Of course weeding out public servants of doubtful loyalty and integrity can be a way forward. But the result can be counterproductive unless they are replaced with competent people who also have integrity. For the president must recognise that, in such dire conditions in which Nigeria finds itself, competence must be judged superior to loyalty in choosing people for national service, provided disloyalty cannot readily be adduced against such people.

Loyalty without competence breeds mediocrity. And encouraging a culture of mediocrity will only worsen our current predicament as a people, and ensure the spread of the type of ineptitude evident in the preparation of the 2016 budget, with its progress-arresting malignancy.

But what perhaps makes the 2016 budget most disagreeable is its anti-people orientation. Suffice it to cite two of its contents to buttress this charge. One is the proposal to spend N4,906,822.00 on books for Vice President Yemi Osinbajo’s office, whereas the lesser sum of N3,832,038.00 is proposed for books for eleven out of twenty-two federal polytechnics in the country. Also, the budget allocates N3.8 billion for the State House Medical Centre and a lesser sum of N2,666,853,303.00 for building hospitals nationwide.

So the people, represented by the polytechnic students get less allocation for books for their education than the office of one leader, the Vice President. This anti-people orientation of the budget is also evident in its proposal to spend more on one clinic for the State House than for building hospitals for use by the generality of the Nigerian people.

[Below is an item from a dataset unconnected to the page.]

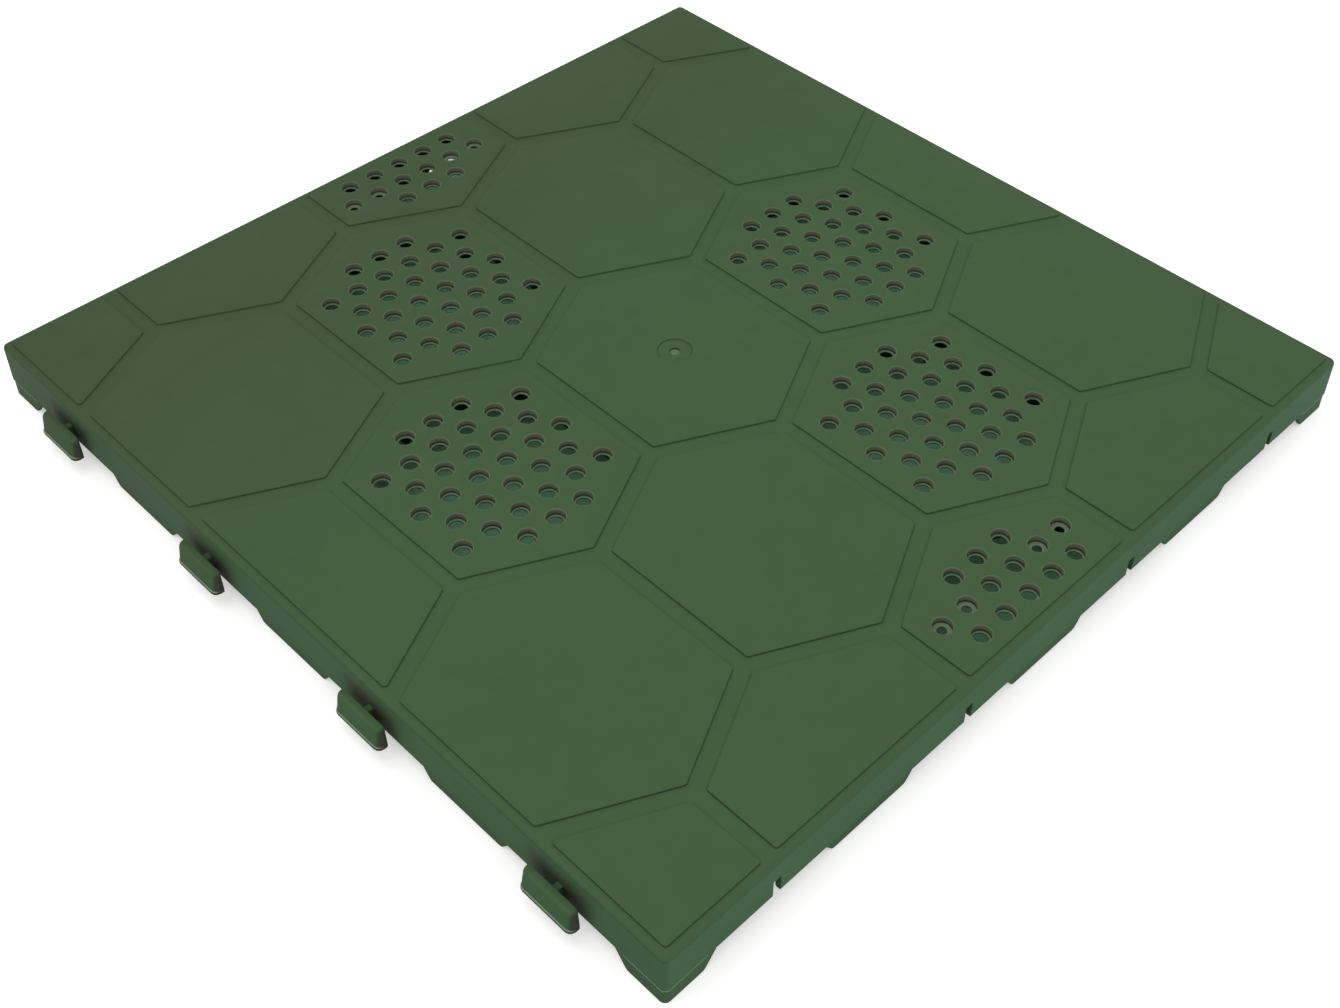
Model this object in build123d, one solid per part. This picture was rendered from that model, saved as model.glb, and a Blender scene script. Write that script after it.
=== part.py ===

The proposed allocation for books for the Vice President’s office is particularly curious because he is already a professor, and the demands of his office are not likely to allow him time to read the volume of books one expects to be purchased with such a humongous sum, whereas reading books is essentials to the education of the students, which however gets a lesser allocation. This is an indication of the misplacement of priority that also makes the budget anti-future, for the students represent the future.

Now, with these budgetary proposals, is it still a mystery that Nigerian education and public health system are notorious for poor performance?